What is needed is an exact copy of the lines from the one containing "counterweights();" to the one containing "depsgraph = bpy.context.evaluated_depsgraph_get()", both lines included, and no other lines.

# Listed records
* BEGIN *

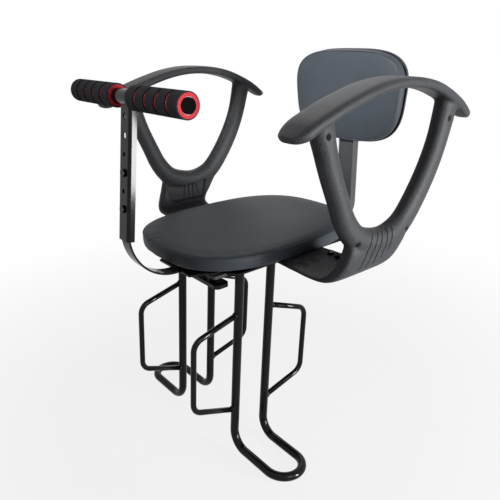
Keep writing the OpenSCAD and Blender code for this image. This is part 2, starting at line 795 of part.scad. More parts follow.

* END *
* BEGIN *

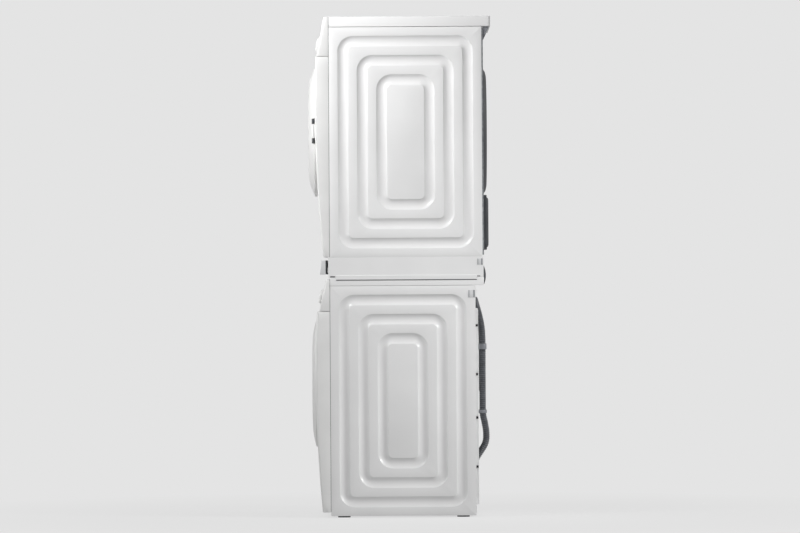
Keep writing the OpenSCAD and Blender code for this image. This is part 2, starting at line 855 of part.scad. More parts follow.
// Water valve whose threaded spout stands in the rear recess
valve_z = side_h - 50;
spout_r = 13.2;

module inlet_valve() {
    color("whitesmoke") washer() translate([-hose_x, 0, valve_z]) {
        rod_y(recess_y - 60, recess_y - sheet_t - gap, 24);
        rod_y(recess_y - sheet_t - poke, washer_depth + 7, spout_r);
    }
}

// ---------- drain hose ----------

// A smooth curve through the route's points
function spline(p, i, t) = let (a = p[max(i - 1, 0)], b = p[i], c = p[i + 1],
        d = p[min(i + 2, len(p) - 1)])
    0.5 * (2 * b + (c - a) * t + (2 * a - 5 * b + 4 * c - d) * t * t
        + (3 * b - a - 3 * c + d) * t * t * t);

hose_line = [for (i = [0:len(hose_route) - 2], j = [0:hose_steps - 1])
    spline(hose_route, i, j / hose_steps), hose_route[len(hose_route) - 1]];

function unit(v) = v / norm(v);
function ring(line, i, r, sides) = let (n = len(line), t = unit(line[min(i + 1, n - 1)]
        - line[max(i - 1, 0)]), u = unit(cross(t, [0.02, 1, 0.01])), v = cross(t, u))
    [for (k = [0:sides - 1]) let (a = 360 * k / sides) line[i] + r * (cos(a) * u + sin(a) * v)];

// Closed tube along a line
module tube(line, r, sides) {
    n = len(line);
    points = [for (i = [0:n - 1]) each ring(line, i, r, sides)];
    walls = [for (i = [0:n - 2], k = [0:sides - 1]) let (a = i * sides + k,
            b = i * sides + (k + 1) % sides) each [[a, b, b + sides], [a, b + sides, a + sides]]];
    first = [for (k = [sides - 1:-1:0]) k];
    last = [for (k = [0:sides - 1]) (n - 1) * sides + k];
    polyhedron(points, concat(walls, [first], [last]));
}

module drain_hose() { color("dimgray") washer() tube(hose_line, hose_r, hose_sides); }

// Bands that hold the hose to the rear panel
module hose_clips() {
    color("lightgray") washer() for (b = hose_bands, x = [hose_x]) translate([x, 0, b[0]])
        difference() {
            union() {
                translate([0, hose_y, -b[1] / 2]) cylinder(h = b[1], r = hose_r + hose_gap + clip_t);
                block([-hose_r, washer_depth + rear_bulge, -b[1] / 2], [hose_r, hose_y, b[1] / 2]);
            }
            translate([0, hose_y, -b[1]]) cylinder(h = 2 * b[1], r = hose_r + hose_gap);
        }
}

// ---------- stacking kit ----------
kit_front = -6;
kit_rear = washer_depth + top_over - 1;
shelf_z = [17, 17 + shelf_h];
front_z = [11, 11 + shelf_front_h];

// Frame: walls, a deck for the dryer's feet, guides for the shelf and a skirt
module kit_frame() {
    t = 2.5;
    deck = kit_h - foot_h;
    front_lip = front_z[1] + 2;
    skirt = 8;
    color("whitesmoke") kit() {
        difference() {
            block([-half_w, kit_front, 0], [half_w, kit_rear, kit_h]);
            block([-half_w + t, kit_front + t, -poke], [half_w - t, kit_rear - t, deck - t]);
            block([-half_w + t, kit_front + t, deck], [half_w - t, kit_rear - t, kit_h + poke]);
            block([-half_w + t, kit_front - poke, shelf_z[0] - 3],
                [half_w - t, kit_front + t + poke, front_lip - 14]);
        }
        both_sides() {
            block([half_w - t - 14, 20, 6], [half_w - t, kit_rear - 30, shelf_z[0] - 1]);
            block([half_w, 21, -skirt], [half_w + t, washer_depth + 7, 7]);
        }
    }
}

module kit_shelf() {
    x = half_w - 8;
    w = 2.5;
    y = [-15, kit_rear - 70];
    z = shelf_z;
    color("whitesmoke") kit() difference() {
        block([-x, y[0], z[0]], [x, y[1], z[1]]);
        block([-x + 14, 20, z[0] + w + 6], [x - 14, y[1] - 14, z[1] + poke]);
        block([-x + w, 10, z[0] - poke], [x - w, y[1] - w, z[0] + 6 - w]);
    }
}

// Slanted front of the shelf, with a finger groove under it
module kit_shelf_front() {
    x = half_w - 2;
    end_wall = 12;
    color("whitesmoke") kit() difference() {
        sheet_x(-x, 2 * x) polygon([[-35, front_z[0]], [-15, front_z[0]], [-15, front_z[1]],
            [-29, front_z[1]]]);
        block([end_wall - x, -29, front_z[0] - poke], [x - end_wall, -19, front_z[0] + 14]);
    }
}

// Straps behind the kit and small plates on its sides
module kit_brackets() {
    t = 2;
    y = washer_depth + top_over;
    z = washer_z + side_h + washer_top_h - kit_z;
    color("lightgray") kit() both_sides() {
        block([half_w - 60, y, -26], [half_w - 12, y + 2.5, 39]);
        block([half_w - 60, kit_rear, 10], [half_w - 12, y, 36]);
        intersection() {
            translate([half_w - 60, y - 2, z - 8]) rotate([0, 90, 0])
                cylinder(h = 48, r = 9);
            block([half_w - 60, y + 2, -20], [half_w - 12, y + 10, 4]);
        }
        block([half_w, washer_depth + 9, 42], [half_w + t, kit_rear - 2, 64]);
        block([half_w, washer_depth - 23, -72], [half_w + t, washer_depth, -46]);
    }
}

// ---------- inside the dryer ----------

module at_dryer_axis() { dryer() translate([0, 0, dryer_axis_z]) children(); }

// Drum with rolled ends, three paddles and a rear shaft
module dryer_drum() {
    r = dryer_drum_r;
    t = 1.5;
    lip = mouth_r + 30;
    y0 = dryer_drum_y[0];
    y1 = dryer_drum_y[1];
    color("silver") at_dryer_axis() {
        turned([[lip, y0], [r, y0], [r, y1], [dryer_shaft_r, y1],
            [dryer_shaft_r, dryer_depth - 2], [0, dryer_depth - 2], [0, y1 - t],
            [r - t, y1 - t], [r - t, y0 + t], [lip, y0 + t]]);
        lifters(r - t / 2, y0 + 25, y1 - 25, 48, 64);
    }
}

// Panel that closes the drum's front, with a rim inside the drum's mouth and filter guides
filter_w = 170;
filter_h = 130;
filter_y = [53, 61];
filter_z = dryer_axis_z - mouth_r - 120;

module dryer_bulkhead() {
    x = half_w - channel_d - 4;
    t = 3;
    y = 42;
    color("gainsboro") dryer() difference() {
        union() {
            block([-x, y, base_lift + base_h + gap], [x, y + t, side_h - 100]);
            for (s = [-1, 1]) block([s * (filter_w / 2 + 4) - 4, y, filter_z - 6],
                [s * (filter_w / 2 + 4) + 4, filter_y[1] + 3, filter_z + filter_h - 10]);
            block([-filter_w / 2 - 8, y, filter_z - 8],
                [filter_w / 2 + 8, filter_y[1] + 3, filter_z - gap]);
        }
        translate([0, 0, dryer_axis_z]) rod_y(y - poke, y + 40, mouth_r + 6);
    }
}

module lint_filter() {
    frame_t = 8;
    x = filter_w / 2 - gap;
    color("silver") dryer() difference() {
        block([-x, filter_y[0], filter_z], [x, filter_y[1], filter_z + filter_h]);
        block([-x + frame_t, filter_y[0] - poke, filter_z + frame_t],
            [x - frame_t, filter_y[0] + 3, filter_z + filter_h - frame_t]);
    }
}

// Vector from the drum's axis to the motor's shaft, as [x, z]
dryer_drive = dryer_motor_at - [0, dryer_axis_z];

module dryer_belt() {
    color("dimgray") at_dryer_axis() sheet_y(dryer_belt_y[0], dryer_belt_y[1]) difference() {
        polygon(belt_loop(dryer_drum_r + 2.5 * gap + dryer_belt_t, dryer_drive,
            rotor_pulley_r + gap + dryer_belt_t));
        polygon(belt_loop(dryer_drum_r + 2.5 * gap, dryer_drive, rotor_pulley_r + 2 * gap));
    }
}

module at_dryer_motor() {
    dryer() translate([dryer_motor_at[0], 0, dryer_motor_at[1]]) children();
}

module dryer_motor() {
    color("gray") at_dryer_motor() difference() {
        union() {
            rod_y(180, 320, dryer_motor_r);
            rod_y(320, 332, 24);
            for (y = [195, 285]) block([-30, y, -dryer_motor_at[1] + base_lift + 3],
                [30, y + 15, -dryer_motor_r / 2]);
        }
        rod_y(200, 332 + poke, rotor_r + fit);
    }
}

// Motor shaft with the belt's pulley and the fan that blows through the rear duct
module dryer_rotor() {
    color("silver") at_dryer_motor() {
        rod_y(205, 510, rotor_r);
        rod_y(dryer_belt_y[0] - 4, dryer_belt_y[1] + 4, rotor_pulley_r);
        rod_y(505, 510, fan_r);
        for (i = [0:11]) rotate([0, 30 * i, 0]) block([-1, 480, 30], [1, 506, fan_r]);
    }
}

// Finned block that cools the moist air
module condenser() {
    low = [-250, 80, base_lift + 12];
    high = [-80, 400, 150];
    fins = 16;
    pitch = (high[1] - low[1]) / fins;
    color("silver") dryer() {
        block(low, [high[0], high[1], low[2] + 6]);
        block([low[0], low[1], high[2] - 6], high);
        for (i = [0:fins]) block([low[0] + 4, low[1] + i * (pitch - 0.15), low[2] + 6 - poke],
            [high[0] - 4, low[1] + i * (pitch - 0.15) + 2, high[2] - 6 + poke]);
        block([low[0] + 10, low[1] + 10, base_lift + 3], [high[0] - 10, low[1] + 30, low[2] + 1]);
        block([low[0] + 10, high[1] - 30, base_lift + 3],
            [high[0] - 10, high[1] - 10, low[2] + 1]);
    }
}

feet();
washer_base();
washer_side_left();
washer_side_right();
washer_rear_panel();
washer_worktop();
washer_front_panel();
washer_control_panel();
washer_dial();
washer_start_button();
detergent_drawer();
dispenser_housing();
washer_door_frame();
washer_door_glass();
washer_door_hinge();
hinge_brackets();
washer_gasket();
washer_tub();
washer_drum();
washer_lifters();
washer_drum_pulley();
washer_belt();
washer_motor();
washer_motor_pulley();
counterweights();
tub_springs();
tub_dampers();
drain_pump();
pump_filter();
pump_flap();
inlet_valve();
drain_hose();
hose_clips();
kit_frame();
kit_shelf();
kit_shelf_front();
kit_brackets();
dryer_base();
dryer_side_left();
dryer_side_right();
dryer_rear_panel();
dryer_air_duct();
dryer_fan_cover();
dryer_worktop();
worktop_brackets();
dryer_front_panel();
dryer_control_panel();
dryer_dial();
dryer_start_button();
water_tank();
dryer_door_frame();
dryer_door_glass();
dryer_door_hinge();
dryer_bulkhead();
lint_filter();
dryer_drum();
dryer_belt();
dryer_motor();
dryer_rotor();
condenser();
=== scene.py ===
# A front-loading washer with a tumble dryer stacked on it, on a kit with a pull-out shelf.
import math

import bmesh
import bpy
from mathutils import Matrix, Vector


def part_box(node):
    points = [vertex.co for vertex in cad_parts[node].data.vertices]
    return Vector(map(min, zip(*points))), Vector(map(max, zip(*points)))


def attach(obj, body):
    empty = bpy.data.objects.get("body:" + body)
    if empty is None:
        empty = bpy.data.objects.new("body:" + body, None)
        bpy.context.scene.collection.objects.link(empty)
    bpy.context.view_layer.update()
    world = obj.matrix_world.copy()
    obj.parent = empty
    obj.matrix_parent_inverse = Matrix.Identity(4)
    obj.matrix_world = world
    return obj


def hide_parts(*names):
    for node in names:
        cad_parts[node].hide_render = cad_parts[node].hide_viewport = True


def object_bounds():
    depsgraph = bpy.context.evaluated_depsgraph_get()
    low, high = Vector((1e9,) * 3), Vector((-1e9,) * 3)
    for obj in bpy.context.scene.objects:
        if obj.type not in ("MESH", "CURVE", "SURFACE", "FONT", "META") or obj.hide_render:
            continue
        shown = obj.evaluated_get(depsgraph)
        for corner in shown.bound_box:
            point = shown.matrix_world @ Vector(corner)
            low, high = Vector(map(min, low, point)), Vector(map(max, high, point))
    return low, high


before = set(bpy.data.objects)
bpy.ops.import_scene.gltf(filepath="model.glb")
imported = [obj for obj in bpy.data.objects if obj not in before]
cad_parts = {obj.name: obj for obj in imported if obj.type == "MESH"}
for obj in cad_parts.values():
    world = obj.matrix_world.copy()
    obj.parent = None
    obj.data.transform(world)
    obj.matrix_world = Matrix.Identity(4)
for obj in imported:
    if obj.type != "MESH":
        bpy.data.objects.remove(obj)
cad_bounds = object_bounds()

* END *

# Result for this exercise
counterweights();
tub_springs();
tub_dampers();
drain_pump();
pump_filter();
pump_flap();
inlet_valve();
drain_hose();
hose_clips();
kit_frame();
kit_shelf();
kit_shelf_front();
kit_brackets();
dryer_base();
dryer_side_left();
dryer_side_right();
dryer_rear_panel();
dryer_air_duct();
dryer_fan_cover();
dryer_worktop();
worktop_brackets();
dryer_front_panel();
dryer_control_panel();
dryer_dial();
dryer_start_button();
water_tank();
dryer_door_frame();
dryer_door_glass();
dryer_door_hinge();
dryer_bulkhead();
lint_filter();
dryer_drum();
dryer_belt();
dryer_motor();
dryer_rotor();
condenser();
=== scene.py ===
# A front-loading washer with a tumble dryer stacked on it, on a kit with a pull-out shelf.
import math

import bmesh
import bpy
from mathutils import Matrix, Vector


def part_box(node):
    points = [vertex.co for vertex in cad_parts[node].data.vertices]
    return Vector(map(min, zip(*points))), Vector(map(max, zip(*points)))


def attach(obj, body):
    empty = bpy.data.objects.get("body:" + body)
    if empty is None:
        empty = bpy.data.objects.new("body:" + body, None)
        bpy.context.scene.collection.objects.link(empty)
    bpy.context.view_layer.update()
    world = obj.matrix_world.copy()
    obj.parent = empty
    obj.matrix_parent_inverse = Matrix.Identity(4)
    obj.matrix_world = world
    return obj


def hide_parts(*names):
    for node in names:
        cad_parts[node].hide_render = cad_parts[node].hide_viewport = True


def object_bounds():
    depsgraph = bpy.context.evaluated_depsgraph_get()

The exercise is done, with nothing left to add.